-- Begin DATA SHOWN --

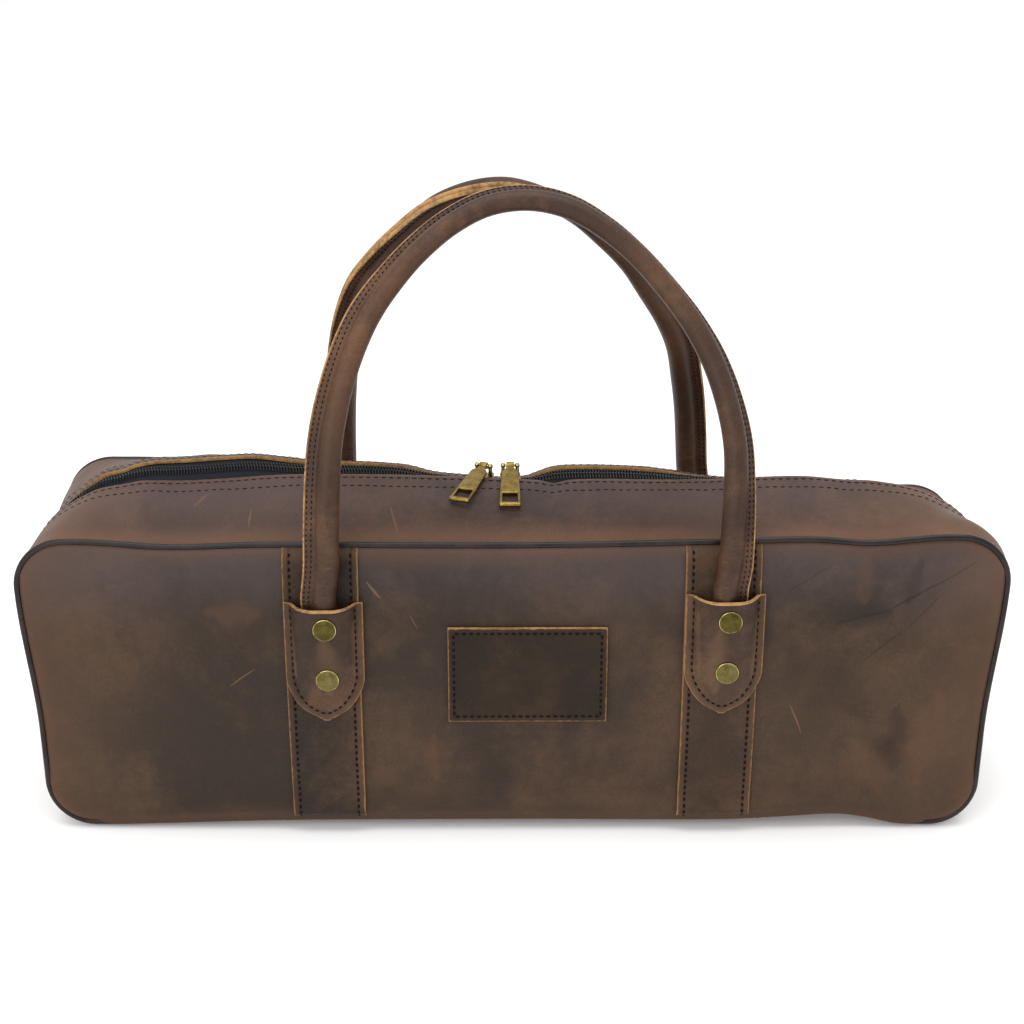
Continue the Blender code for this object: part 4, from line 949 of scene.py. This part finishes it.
def tapePlace(side):
    def place(u, v):
        y = side * mix(tape["width"], bag["fit"] / 2, v)
        station = zipStation(u)
        coilEdge = tape["coilWidth"] / 2
        if abs(y) >= zipY:
            offset = tapeOffset(u, y)
        else:
            share = max(0.0, (abs(y) - coilEdge) / (zipY - coilEdge))
            offset = mix(coilSeat(u), tapeOffset(u, side * zipY), share)
        return gussetPoint(station, y, offset)
    return place


def makeZip():
    for side in (front, rear):
        vs = [0.0, 0.22, (tape["width"] - zipY) / (tape["width"] - bag["fit"] / 2), 0.52, 0.62,
              (tape["width"] - tape["coilWidth"] / 2) / (tape["width"] - bag["fit"] / 2), 0.85, 1.0]
        piece = gridSheet("zipTape" + sideNames[side].title(), [mix(-1, 1, t) for t in evenly(240)], vs,
                          tapePlace(side), (0, 0, 1), (tapeWeave,), thickness=tape["thickness"], rimRound=0)
        dress(piece, "bag", "zip_tape", "zip_tape_" + sideNames[side])
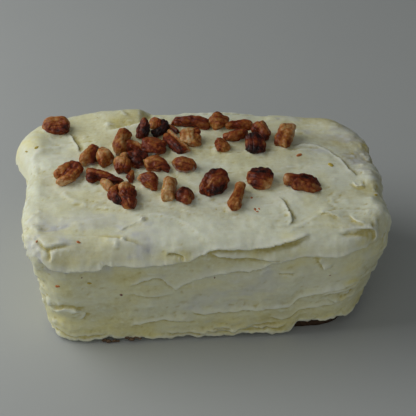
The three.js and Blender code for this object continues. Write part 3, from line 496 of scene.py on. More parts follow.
# Flecks in the icing: place, size and kind.
Fleck = namedtuple("Fleck", "at size kind")
FLECKS = (
    Fleck((-51.2, -38.7, 29.3), 2.0, "carrot"),
    Fleck((-40.6, -38.9, 30.3), 1.6, "zest"),
    Fleck((-29.7, -38.4, 24.2), 1.3, "spice"),
    Fleck((-42.8, -39.1, 33.3), 0.8, "spice"),
    Fleck((-43.7, -35.5, 45.8), 1.5, "carrot"),
    Fleck((-57.3, -33.8, 45.4), 0.9, "carrot"),
    Fleck((35, 6.9, 46.3), 2.6, "carrot"),
    Fleck((45.8, 1, 46.5), 2.6, "zest"),
    Fleck((16.8, -22.6, 46.8), 1.4, "carrot"),
    Fleck((18.0, -22.9, 46.8), 0.9, "carrot"),
    Fleck((17.2, -24.4, 46.8), 1.0, "carrot"),
    Fleck((15.8, -16.7, 46.9), 1.1, "carrot"),
    Fleck((3.7, -22.3, 46.8), 0.8, "zest"),
    Fleck((-61.9, 15.7, 44.9), 1.4, "zest"),
    Fleck((-58.4, 15.1, 46.7), 1.6, "zest"),
    Fleck((13.1, -36.5, 4.8), 0.9, "carrot"),
    Fleck((49.5, -35.4, 19.5), 1.3, "zest"),
    Fleck((59.5, -16.1, 45.8), 1.4, "zest"),
    Fleck((1.8, -38.9, 30.4), 0.8, "spice"),
    Fleck((41.5, -38.9, 30), 0.9, "spice"),
)
LOOSE_FLECKS = 18
LOOSE_SEED = 5
LOOSE_SIZES = (0.4, 1.1)
LOOSE_OVER, LOOSE_BEHIND = 5, 5  # they lie over this height and behind this line
FLECK_WIDTHS, FLECK_THICKNESS = (0.2, 0.35), 0.16  # shares of a fleck's size
FLECK_KINDS = {
    "carrot": (0.62, 0.20, 0.045, 1),
    "zest": (0.62, 0.47, 0.06, 1),
    "spice": (0.28, 0.12, 0.07, 1),
}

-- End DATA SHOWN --

TASK STATEMENT. Write every line of the material above again, exactly.

TASK OUTPUT.
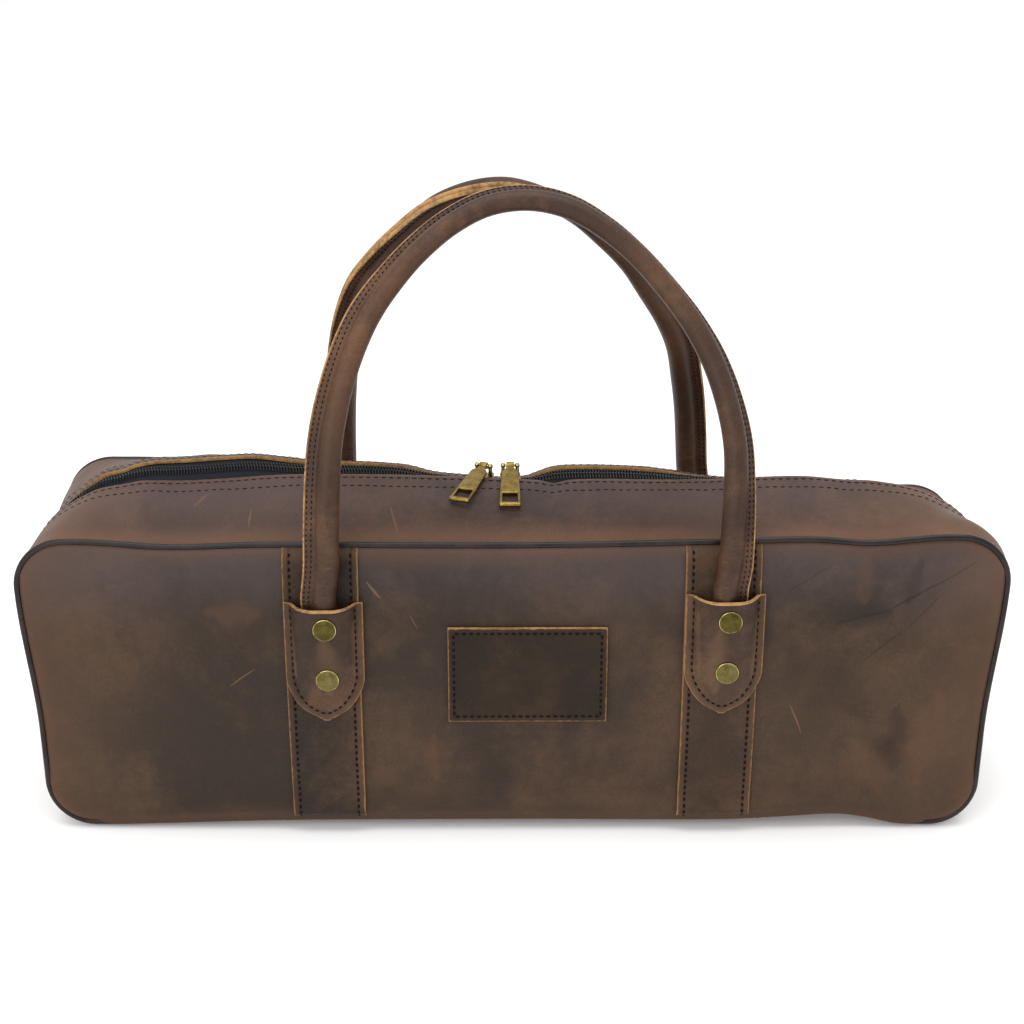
Continue the Blender code for this object: part 4, from line 949 of scene.py. This part finishes it.
def tapePlace(side):
    def place(u, v):
        y = side * mix(tape["width"], bag["fit"] / 2, v)
        station = zipStation(u)
        coilEdge = tape["coilWidth"] / 2
        if abs(y) >= zipY:
            offset = tapeOffset(u, y)
        else:
            share = max(0.0, (abs(y) - coilEdge) / (zipY - coilEdge))
            offset = mix(coilSeat(u), tapeOffset(u, side * zipY), share)
        return gussetPoint(station, y, offset)
    return place


def makeZip():
    for side in (front, rear):
        vs = [0.0, 0.22, (tape["width"] - zipY) / (tape["width"] - bag["fit"] / 2), 0.52, 0.62,
              (tape["width"] - tape["coilWidth"] / 2) / (tape["width"] - bag["fit"] / 2), 0.85, 1.0]
        piece = gridSheet("zipTape" + sideNames[side].title(), [mix(-1, 1, t) for t in evenly(240)], vs,
                          tapePlace(side), (0, 0, 1), (tapeWeave,), thickness=tape["thickness"], rimRound=0)
        dress(piece, "bag", "zip_tape", "zip_tape_" + sideNames[side])
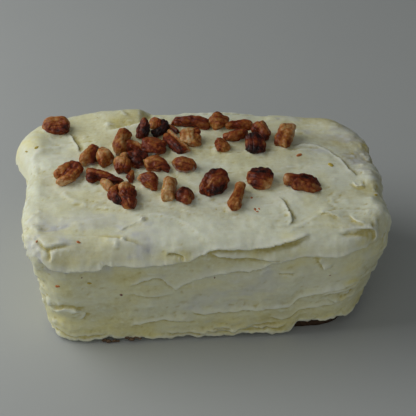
The three.js and Blender code for this object continues. Write part 3, from line 496 of scene.py on. More parts follow.
# Flecks in the icing: place, size and kind.
Fleck = namedtuple("Fleck", "at size kind")
FLECKS = (
    Fleck((-51.2, -38.7, 29.3), 2.0, "carrot"),
    Fleck((-40.6, -38.9, 30.3), 1.6, "zest"),
    Fleck((-29.7, -38.4, 24.2), 1.3, "spice"),
    Fleck((-42.8, -39.1, 33.3), 0.8, "spice"),
    Fleck((-43.7, -35.5, 45.8), 1.5, "carrot"),
    Fleck((-57.3, -33.8, 45.4), 0.9, "carrot"),
    Fleck((35, 6.9, 46.3), 2.6, "carrot"),
    Fleck((45.8, 1, 46.5), 2.6, "zest"),
    Fleck((16.8, -22.6, 46.8), 1.4, "carrot"),
    Fleck((18.0, -22.9, 46.8), 0.9, "carrot"),
    Fleck((17.2, -24.4, 46.8), 1.0, "carrot"),
    Fleck((15.8, -16.7, 46.9), 1.1, "carrot"),
    Fleck((3.7, -22.3, 46.8), 0.8, "zest"),
    Fleck((-61.9, 15.7, 44.9), 1.4, "zest"),
    Fleck((-58.4, 15.1, 46.7), 1.6, "zest"),
    Fleck((13.1, -36.5, 4.8), 0.9, "carrot"),
    Fleck((49.5, -35.4, 19.5), 1.3, "zest"),
    Fleck((59.5, -16.1, 45.8), 1.4, "zest"),
    Fleck((1.8, -38.9, 30.4), 0.8, "spice"),
    Fleck((41.5, -38.9, 30), 0.9, "spice"),
)
LOOSE_FLECKS = 18
LOOSE_SEED = 5
LOOSE_SIZES = (0.4, 1.1)
LOOSE_OVER, LOOSE_BEHIND = 5, 5  # they lie over this height and behind this line
FLECK_WIDTHS, FLECK_THICKNESS = (0.2, 0.35), 0.16  # shares of a fleck's size
FLECK_KINDS = {
    "carrot": (0.62, 0.20, 0.045, 1),
    "zest": (0.62, 0.47, 0.06, 1),
    "spice": (0.28, 0.12, 0.07, 1),
}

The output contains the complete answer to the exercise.